Comment on “As tuna vanish, sardines rise”. News coverage of an oral presentation at the annual American Association for the Advancement of Science, by Villy Christensen from the UBC Fisheries Centre provided the most optimistic appraisal of the status of world fisheries yet.
The coverage says that Christensen argued that “The biomass of large fish has declined by two-thirds over the last 100 years” and “the fish that were once preyed on by these large fish have increased. The rise in their biomass is just 0.85% per year, but that has led to more than a doubling over the past century.”
Why is this so optimistic?
Just 8 years ago world headlines splashed the news that the large fish of the ocean had declined 90% in just 30 years (from 1950 to 1980), now we are told that they have only declined by 2/3 over 100 years.

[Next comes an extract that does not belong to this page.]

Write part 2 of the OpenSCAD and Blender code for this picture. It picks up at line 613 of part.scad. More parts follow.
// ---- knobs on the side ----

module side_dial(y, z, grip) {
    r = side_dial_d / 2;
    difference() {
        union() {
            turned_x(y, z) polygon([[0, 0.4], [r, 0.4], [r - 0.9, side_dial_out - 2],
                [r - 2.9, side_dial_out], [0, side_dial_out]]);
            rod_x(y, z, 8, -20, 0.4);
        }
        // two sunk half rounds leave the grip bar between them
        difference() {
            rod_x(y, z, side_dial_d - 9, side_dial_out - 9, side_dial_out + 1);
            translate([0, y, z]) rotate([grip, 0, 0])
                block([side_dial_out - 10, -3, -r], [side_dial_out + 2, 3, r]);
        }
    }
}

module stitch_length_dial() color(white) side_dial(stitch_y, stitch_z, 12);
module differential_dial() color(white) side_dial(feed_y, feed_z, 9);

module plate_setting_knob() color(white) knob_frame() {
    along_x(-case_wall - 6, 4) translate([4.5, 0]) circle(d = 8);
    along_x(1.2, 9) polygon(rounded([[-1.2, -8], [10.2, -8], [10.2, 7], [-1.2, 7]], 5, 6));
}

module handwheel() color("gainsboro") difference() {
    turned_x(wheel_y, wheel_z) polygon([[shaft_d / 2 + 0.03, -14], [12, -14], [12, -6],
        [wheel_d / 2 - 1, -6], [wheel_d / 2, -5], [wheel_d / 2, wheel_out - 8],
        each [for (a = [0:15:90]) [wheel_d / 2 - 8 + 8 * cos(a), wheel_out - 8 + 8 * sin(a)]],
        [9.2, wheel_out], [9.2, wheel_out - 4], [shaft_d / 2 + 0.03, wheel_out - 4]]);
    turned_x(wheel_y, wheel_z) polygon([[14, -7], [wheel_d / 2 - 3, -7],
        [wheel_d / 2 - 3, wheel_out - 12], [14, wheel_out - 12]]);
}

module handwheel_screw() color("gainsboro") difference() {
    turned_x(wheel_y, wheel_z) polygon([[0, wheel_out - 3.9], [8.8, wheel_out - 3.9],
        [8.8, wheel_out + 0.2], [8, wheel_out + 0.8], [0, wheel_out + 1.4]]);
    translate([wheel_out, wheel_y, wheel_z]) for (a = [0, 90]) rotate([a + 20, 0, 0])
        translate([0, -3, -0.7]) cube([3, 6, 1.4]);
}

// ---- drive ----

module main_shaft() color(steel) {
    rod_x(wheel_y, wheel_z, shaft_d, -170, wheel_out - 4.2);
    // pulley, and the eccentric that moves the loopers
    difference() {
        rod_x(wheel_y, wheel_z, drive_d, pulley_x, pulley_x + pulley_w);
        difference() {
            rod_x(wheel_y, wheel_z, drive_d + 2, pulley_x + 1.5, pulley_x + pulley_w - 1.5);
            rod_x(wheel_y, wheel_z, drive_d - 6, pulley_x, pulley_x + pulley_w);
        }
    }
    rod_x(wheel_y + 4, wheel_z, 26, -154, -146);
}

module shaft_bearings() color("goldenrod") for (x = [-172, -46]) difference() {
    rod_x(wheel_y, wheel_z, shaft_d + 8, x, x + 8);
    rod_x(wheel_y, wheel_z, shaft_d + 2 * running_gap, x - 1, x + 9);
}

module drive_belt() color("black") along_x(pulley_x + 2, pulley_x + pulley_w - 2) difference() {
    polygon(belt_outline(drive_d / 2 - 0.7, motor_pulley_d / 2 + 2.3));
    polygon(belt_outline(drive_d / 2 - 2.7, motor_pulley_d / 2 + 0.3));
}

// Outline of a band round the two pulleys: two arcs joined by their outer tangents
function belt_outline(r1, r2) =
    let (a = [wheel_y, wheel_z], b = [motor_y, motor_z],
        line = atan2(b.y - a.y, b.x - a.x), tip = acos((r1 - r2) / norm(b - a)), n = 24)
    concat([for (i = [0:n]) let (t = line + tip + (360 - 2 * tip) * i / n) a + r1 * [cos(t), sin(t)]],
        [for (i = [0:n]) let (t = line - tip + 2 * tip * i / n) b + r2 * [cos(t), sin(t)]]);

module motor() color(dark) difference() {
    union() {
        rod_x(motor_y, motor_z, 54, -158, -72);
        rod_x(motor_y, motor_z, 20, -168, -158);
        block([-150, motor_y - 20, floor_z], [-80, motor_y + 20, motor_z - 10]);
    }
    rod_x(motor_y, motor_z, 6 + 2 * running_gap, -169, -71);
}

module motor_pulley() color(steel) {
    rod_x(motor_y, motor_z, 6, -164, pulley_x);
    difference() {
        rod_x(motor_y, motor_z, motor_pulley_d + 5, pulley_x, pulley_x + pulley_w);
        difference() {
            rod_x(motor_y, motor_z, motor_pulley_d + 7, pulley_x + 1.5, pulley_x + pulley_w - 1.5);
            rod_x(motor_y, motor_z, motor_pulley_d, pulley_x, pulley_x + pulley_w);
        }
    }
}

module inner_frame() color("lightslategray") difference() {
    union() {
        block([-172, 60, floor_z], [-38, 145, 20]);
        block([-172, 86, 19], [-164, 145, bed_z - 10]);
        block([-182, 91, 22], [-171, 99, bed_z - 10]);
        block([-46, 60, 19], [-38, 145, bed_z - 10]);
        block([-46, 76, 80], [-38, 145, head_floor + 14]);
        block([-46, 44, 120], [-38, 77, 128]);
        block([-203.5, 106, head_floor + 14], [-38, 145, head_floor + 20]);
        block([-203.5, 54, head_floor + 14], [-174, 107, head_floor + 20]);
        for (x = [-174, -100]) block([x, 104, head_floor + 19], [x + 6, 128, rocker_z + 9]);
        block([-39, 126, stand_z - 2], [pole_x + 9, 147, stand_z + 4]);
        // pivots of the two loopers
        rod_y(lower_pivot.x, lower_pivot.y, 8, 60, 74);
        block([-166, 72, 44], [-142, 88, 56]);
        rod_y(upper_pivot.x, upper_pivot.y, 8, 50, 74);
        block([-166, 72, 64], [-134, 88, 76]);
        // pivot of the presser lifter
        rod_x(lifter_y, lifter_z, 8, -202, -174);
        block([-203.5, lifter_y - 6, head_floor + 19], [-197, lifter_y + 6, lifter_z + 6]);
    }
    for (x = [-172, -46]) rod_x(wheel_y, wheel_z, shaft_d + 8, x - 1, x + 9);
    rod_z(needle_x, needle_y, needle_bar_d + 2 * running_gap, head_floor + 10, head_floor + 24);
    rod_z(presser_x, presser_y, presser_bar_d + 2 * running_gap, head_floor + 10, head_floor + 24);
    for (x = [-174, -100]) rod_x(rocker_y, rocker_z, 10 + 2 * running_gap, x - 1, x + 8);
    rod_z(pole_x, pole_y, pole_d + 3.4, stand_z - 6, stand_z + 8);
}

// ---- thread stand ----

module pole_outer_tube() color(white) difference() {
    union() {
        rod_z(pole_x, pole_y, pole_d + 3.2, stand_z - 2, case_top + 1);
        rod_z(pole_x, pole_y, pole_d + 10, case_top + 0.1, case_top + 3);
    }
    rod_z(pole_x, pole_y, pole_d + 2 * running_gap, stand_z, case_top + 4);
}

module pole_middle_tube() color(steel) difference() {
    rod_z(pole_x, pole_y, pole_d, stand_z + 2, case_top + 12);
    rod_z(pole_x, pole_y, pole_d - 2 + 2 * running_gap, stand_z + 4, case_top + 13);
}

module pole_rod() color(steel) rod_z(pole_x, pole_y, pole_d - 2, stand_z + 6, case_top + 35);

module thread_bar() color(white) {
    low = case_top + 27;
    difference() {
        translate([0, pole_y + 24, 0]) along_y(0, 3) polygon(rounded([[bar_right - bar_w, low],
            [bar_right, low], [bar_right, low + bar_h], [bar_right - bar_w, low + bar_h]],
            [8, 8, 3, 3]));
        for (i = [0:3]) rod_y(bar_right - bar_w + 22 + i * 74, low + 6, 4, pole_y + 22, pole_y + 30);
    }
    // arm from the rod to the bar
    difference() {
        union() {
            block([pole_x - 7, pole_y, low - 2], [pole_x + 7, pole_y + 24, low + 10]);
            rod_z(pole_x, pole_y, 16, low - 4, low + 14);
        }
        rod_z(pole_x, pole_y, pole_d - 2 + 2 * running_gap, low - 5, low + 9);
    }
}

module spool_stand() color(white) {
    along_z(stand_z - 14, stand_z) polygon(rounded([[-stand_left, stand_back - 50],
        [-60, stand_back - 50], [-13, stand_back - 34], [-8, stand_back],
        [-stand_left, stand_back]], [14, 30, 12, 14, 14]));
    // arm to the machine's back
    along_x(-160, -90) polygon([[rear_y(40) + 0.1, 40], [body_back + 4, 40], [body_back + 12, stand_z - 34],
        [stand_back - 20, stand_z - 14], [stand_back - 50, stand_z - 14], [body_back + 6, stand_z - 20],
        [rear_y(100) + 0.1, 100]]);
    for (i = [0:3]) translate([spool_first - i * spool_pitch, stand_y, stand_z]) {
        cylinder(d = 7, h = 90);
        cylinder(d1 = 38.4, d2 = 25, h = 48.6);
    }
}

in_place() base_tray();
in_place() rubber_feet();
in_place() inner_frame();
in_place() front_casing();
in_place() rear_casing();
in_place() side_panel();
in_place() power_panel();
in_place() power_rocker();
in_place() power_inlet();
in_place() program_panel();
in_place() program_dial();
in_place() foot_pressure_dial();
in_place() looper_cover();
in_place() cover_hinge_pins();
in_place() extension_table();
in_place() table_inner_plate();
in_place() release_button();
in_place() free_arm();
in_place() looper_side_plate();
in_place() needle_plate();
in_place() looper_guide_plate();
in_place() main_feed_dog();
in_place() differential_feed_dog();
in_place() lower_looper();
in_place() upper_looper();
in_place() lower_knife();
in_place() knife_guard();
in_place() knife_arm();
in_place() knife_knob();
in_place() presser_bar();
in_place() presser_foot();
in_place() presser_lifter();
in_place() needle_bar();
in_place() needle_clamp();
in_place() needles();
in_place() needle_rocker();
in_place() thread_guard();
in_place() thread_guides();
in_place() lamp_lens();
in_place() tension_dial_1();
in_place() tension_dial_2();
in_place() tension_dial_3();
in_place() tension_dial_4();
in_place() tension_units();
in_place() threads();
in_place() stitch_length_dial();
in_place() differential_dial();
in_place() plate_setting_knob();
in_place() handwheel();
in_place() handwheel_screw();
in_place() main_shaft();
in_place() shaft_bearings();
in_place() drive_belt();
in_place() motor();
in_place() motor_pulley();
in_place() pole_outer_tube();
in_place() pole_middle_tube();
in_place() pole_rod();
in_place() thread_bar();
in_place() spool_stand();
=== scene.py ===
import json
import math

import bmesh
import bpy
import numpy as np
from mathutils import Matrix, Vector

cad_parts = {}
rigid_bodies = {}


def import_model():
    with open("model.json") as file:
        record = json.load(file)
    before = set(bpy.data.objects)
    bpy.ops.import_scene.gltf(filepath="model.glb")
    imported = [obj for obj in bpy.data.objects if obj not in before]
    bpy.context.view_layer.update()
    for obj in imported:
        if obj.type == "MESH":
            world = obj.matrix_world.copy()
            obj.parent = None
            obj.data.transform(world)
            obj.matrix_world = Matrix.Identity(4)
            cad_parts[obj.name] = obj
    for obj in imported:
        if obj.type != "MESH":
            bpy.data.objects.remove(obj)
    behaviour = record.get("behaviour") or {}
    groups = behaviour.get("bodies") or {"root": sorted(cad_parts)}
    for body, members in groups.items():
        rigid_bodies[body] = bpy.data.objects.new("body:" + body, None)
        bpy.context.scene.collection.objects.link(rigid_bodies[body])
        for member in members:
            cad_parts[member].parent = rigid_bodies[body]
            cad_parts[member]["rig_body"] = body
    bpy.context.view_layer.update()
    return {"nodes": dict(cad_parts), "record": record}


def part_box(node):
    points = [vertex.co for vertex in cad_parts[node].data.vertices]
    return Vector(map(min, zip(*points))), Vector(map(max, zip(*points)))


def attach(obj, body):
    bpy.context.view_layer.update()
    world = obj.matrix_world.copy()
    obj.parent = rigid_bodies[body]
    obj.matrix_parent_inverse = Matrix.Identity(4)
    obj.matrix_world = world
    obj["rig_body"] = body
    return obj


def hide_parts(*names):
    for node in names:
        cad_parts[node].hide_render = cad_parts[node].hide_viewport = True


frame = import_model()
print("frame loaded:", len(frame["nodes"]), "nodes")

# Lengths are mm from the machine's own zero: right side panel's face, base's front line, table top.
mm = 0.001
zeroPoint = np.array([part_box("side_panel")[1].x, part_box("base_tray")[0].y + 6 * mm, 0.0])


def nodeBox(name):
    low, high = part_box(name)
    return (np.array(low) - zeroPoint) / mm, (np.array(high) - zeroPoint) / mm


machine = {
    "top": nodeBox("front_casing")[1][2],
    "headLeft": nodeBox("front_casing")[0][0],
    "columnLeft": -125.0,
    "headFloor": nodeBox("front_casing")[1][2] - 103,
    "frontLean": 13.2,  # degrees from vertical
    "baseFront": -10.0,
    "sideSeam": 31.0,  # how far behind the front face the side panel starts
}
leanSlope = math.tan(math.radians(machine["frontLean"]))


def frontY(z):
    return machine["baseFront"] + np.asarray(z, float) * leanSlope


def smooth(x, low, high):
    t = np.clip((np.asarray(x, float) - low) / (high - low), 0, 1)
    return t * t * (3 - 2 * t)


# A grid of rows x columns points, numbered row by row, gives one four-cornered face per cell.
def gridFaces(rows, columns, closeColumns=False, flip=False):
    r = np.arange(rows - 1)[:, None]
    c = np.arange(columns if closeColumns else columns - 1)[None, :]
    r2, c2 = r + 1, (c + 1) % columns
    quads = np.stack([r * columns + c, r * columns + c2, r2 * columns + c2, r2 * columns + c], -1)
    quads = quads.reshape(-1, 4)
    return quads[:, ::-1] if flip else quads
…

Not only is the decline less, but the 2/3 decline is exactly what is supposed to happen in a well managed fishery in order to produce maximum sustained yield.
Thus Christensen is telling us that, on average, the large fish of the ocean are now at a level that produces maximum sustained yield … they are not overfished, they are not collapsed, they are at exactly the level that national and international law says they should be!
This is a slightly more optimistic interpretation than provided in the 2009 paper that Boris Worm, I and 19 co-authors published showing based on abundance data, that most fish stocks were now harvested at rates that would produce MSY, but that most remained below target levels of abundance.
So if you combine Christensen's assessment that the large fish are at 33% of their original abundance, and the Worm et al. data showing they are now mostly fished at sustainable levels, you have some very good news.
But there is even better news. While the large fish have been fished to the level that produces maximum sustainable yield, Christensen's models project that the smaller fish of the world have doubled in abundance. We have been repeatedly told that these fish, also known as forage fish, are in deep trouble.
Christensen's colleague Daniel Pauly has said for years that the forage fish are also in decline and soon there will be nothing to eat but jellyfish. According to Christensen this isn't so, and the forage fish are actually increasing.
This increase is apparently is despite the fact that the catches of for forage fish have been very high for 60 years, and we have seen the decline, collapse, and rebuilding of many of these major stocks, including Peruvian anchoveta, California sardine, several European herring stocks, Japanese sardine, Northwest Atlantic Herring etc.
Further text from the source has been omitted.